+++ Data to use

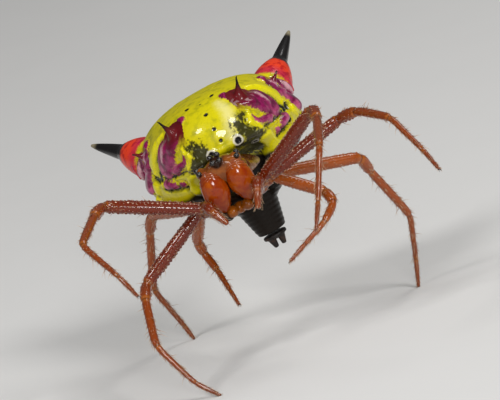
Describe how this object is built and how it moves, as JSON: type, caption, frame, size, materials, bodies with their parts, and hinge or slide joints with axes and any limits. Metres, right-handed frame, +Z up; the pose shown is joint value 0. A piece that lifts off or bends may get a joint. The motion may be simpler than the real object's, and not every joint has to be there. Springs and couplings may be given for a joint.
{
  "type": "spiny orb weaver spider",
  "caption": "Small spiny orb weaver spider with a broad horned abdomen, standing on some of its slender legs with the others raised.",
  "frame": {"origin": "on the floor, under the middle of the bounding box", "axes": "+Z up from the floor, -Y the way the spider faces, +X to its left"},
  "size_m": [0.0102, 0.013, 0.0078],
  "materials": {
    "abdomen": "glossy yellow shell with dark, magenta, red and black markings",
    "carapace": "glossy orange-brown shell",
    "chelicera": "wet-looking red-orange shell",
    "leg": "glossy red-brown shell with fine pale bristles",
    "dark": "satin black shell",
    "eye": "polished black"
  },
  "bodies": {
    "root": {"carapace": "carapace", "sternum": "dark", "mouthparts": "carapace", "chelicera_left": "chelicera", "fang_left": "dark", "palp_left": "leg", "eye_front_middle_left": "eye", "eye_rear_middle_left": "eye", "eye_front_side_left": "eye", "eye_rear_side_left": "eye", "chelicera_right": "chelicera", "fang_right": "dark", "palp_right": "leg", "eye_front_middle_right": "eye", "eye_rear_middle_right": "eye", "eye_front_side_right": "eye", "eye_rear_side_right": "eye", "abdomen": "abdomen", "pedicel": "dark", "spinnerets": "dark", "hip_left_1": "leg", "femur_left_1": "leg", "patella_left_1": "leg", "tibia_left_1": "leg", "foot_left_1": "leg", "hip_left_2": "leg", "femur_left_2": "leg", "patella_left_2": "leg", "tibia_left_2": "leg", "foot_left_2": "leg", "hip_left_3": "leg", "femur_left_3": "leg", "patella_left_3": "leg", "tibia_left_3": "leg", "foot_left_3": "leg", "hip_left_4": "leg", "femur_left_4": "leg", "patella_left_4": "leg", "tibia_left_4": "leg", "foot_left_4": "leg", "hip_right_1": "leg", "femur_right_1": "leg", "patella_right_1": "leg", "tibia_right_1": "leg", "foot_right_1": "leg", "hip_right_2": "leg", "femur_right_2": "leg", "patella_right_2": "leg", "tibia_right_2": "leg", "foot_right_2": "leg", "hip_right_3": "leg", "femur_right_3": "leg", "patella_right_3": "leg", "tibia_right_3": "leg", "foot_right_3": "leg", "hip_right_4": "leg", "femur_right_4": "leg", "patella_right_4": "leg", "tibia_right_4": "leg", "foot_right_4": "leg"}
  },
  "joints": []
}
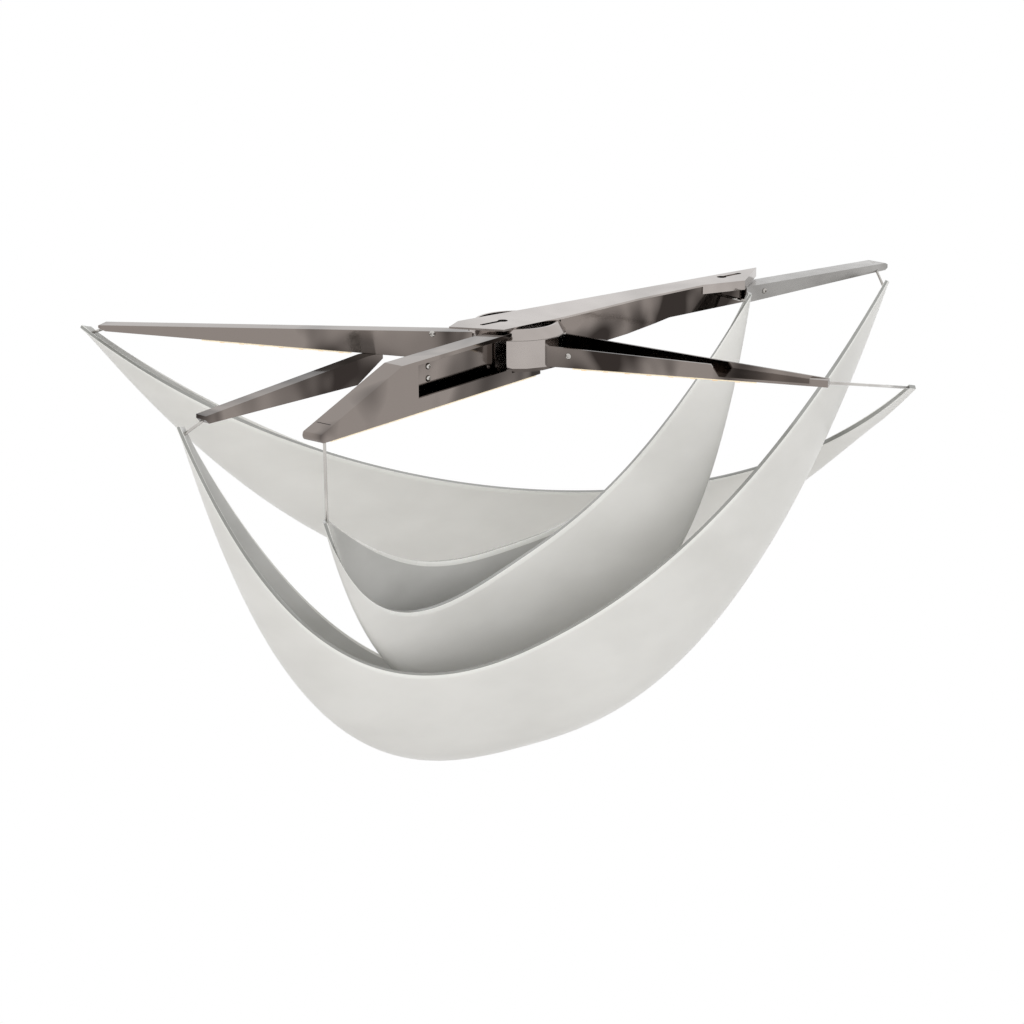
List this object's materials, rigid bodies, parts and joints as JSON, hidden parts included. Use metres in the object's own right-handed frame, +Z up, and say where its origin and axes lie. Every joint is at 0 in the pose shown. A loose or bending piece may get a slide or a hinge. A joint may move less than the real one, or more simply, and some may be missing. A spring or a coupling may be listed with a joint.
{
  "type": "flush mount ceiling light",
  "caption": "Flush mount ceiling light with a folded nickel frame of tapering arms and long bent white glass troughs slung between the arm tips.",
  "frame": {"origin": "centre of the hub on the ceiling plane, which is the top face of the ceiling plate", "axes": "+Z up out of the ceiling plate, +X along the ceiling plate toward the rear arm"},
  "size_m": [0.9005, 0.6846, 0.4397],
  "materials": {
    "nickel": "polished",
    "glass": "satin white",
    "board": "gloss",
    "chips": "lit",
    "screws": "polished"
  },
  "bodies": {
    "root": {"ceiling_plate": "nickel", "spine_channel": "nickel", "hub_housing": "nickel", "hub_cap": "nickel", "hub_cover": "nickel", "arm_left": "nickel", "arm_right": "nickel", "arm_front": "nickel", "window_plate": "nickel", "arm_rear": "nickel", "arm_side": "nickel", "strip_left": "board", "strip_right": "board", "strip_front": "board", "light_chips": "chips", "glass_upper": "glass", "glass_middle": "glass", "glass_lower": "glass", "glass_pins": "screws", "arm_screws": "screws", "window_screws": "screws", "cover_screws": "screws"}
  },
  "joints": []
}
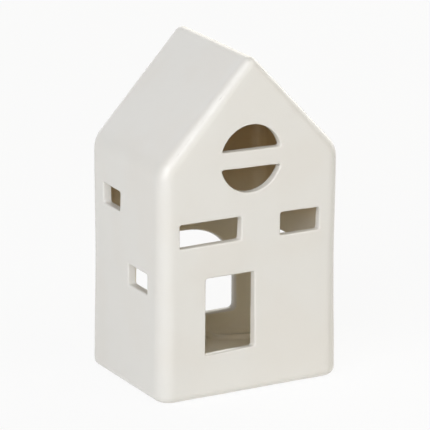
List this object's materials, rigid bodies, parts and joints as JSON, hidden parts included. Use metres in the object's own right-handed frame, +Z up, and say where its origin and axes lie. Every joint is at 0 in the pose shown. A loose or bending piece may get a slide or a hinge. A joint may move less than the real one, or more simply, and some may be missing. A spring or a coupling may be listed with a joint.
{
  "type": "ceramic tealight house",
  "caption": "Small hollow gabled house of glazed ceramic slabs, with cut-out door and windows and an arched back opening for a tealight.",
  "frame": {"origin": "middle of the underside, on the surface the house stands on", "axes": "+Z up, +X to the right as the front is seen, +Y from the front to the back"},
  "size_m": [0.0888, 0.0676, 0.1481],
  "materials": {
    "cream_glaze": "glossy cream-white glaze, softened at the rims"
  },
  "bodies": {
    "root": {"front_wall": "cream_glaze", "back_wall": "cream_glaze", "left_wall": "cream_glaze", "right_wall": "cream_glaze", "left_roof": "cream_glaze", "right_roof": "cream_glaze", "base": "cream_glaze"}
  },
  "joints": []
}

++++++

Task prompt
Each line above must be reproduced exactly as it stands.

Result for this exercise
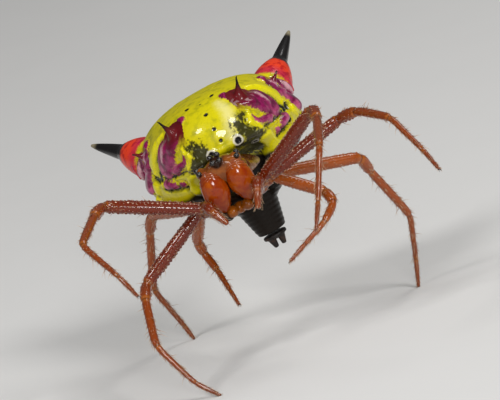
Describe how this object is built and how it moves, as JSON: type, caption, frame, size, materials, bodies with their parts, and hinge or slide joints with axes and any limits. Metres, right-handed frame, +Z up; the pose shown is joint value 0. A piece that lifts off or bends may get a joint. The motion may be simpler than the real object's, and not every joint has to be there. Springs and couplings may be given for a joint.
{
  "type": "spiny orb weaver spider",
  "caption": "Small spiny orb weaver spider with a broad horned abdomen, standing on some of its slender legs with the others raised.",
  "frame": {"origin": "on the floor, under the middle of the bounding box", "axes": "+Z up from the floor, -Y the way the spider faces, +X to its left"},
  "size_m": [0.0102, 0.013, 0.0078],
  "materials": {
    "abdomen": "glossy yellow shell with dark, magenta, red and black markings",
    "carapace": "glossy orange-brown shell",
    "chelicera": "wet-looking red-orange shell",
    "leg": "glossy red-brown shell with fine pale bristles",
    "dark": "satin black shell",
    "eye": "polished black"
  },
  "bodies": {
    "root": {"carapace": "carapace", "sternum": "dark", "mouthparts": "carapace", "chelicera_left": "chelicera", "fang_left": "dark", "palp_left": "leg", "eye_front_middle_left": "eye", "eye_rear_middle_left": "eye", "eye_front_side_left": "eye", "eye_rear_side_left": "eye", "chelicera_right": "chelicera", "fang_right": "dark", "palp_right": "leg", "eye_front_middle_right": "eye", "eye_rear_middle_right": "eye", "eye_front_side_right": "eye", "eye_rear_side_right": "eye", "abdomen": "abdomen", "pedicel": "dark", "spinnerets": "dark", "hip_left_1": "leg", "femur_left_1": "leg", "patella_left_1": "leg", "tibia_left_1": "leg", "foot_left_1": "leg", "hip_left_2": "leg", "femur_left_2": "leg", "patella_left_2": "leg", "tibia_left_2": "leg", "foot_left_2": "leg", "hip_left_3": "leg", "femur_left_3": "leg", "patella_left_3": "leg", "tibia_left_3": "leg", "foot_left_3": "leg", "hip_left_4": "leg", "femur_left_4": "leg", "patella_left_4": "leg", "tibia_left_4": "leg", "foot_left_4": "leg", "hip_right_1": "leg", "femur_right_1": "leg", "patella_right_1": "leg", "tibia_right_1": "leg", "foot_right_1": "leg", "hip_right_2": "leg", "femur_right_2": "leg", "patella_right_2": "leg", "tibia_right_2": "leg", "foot_right_2": "leg", "hip_right_3": "leg", "femur_right_3": "leg", "patella_right_3": "leg", "tibia_right_3": "leg", "foot_right_3": "leg", "hip_right_4": "leg", "femur_right_4": "leg", "patella_right_4": "leg", "tibia_right_4": "leg", "foot_right_4": "leg"}
  },
  "joints": []
}
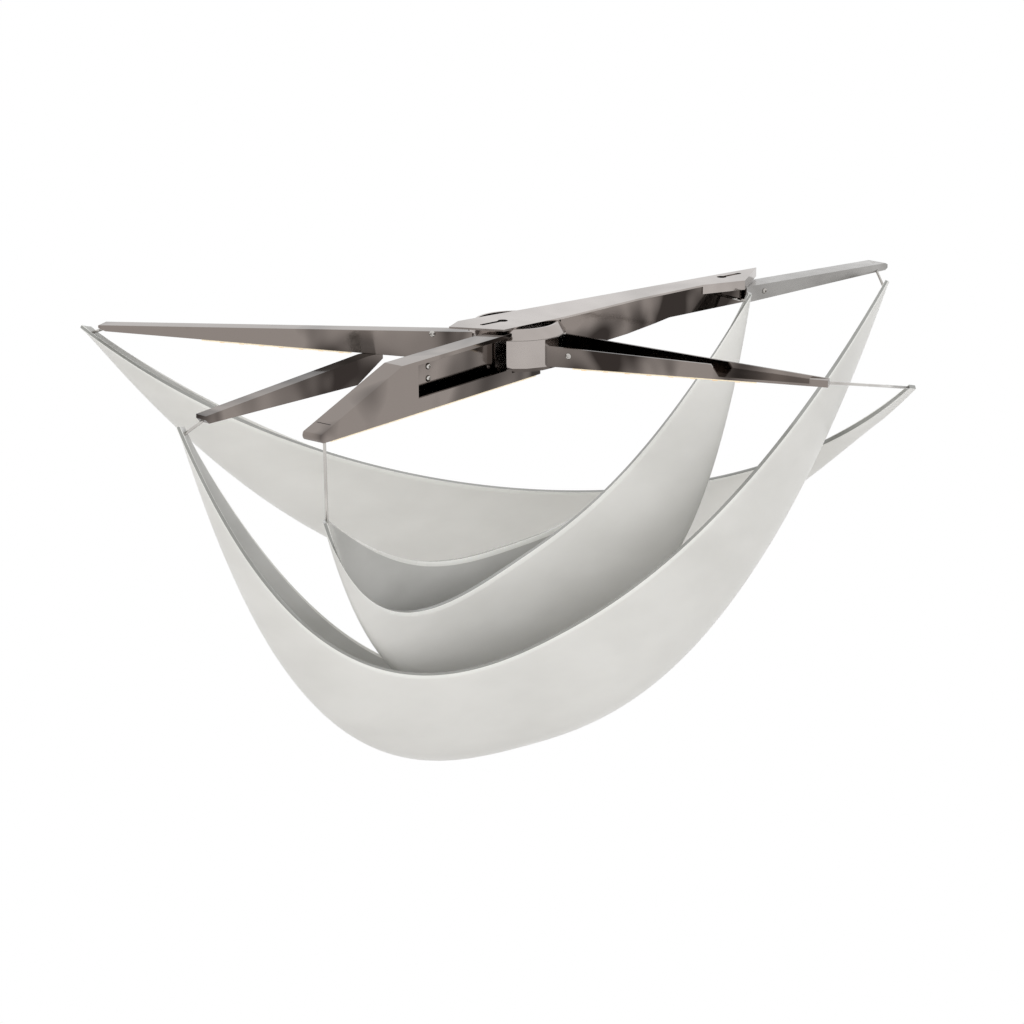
List this object's materials, rigid bodies, parts and joints as JSON, hidden parts included. Use metres in the object's own right-handed frame, +Z up, and say where its origin and axes lie. Every joint is at 0 in the pose shown. A loose or bending piece may get a slide or a hinge. A joint may move less than the real one, or more simply, and some may be missing. A spring or a coupling may be listed with a joint.
{
  "type": "flush mount ceiling light",
  "caption": "Flush mount ceiling light with a folded nickel frame of tapering arms and long bent white glass troughs slung between the arm tips.",
  "frame": {"origin": "centre of the hub on the ceiling plane, which is the top face of the ceiling plate", "axes": "+Z up out of the ceiling plate, +X along the ceiling plate toward the rear arm"},
  "size_m": [0.9005, 0.6846, 0.4397],
  "materials": {
    "nickel": "polished",
    "glass": "satin white",
    "board": "gloss",
    "chips": "lit",
    "screws": "polished"
  },
  "bodies": {
    "root": {"ceiling_plate": "nickel", "spine_channel": "nickel", "hub_housing": "nickel", "hub_cap": "nickel", "hub_cover": "nickel", "arm_left": "nickel", "arm_right": "nickel", "arm_front": "nickel", "window_plate": "nickel", "arm_rear": "nickel", "arm_side": "nickel", "strip_left": "board", "strip_right": "board", "strip_front": "board", "light_chips": "chips", "glass_upper": "glass", "glass_middle": "glass", "glass_lower": "glass", "glass_pins": "screws", "arm_screws": "screws", "window_screws": "screws", "cover_screws": "screws"}
  },
  "joints": []
}
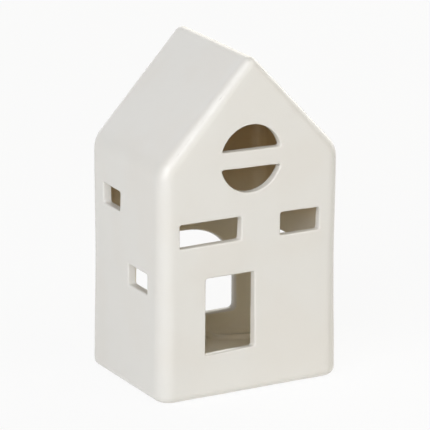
List this object's materials, rigid bodies, parts and joints as JSON, hidden parts included. Use metres in the object's own right-handed frame, +Z up, and say where its origin and axes lie. Every joint is at 0 in the pose shown. A loose or bending piece may get a slide or a hinge. A joint may move less than the real one, or more simply, and some may be missing. A spring or a coupling may be listed with a joint.
{
  "type": "ceramic tealight house",
  "caption": "Small hollow gabled house of glazed ceramic slabs, with cut-out door and windows and an arched back opening for a tealight.",
  "frame": {"origin": "middle of the underside, on the surface the house stands on", "axes": "+Z up, +X to the right as the front is seen, +Y from the front to the back"},
  "size_m": [0.0888, 0.0676, 0.1481],
  "materials": {
    "cream_glaze": "glossy cream-white glaze, softened at the rims"
  },
  "bodies": {
    "root": {"front_wall": "cream_glaze", "back_wall": "cream_glaze", "left_wall": "cream_glaze", "right_wall": "cream_glaze", "left_roof": "cream_glaze", "right_roof": "cream_glaze", "base": "cream_glaze"}
  },
  "joints": []
}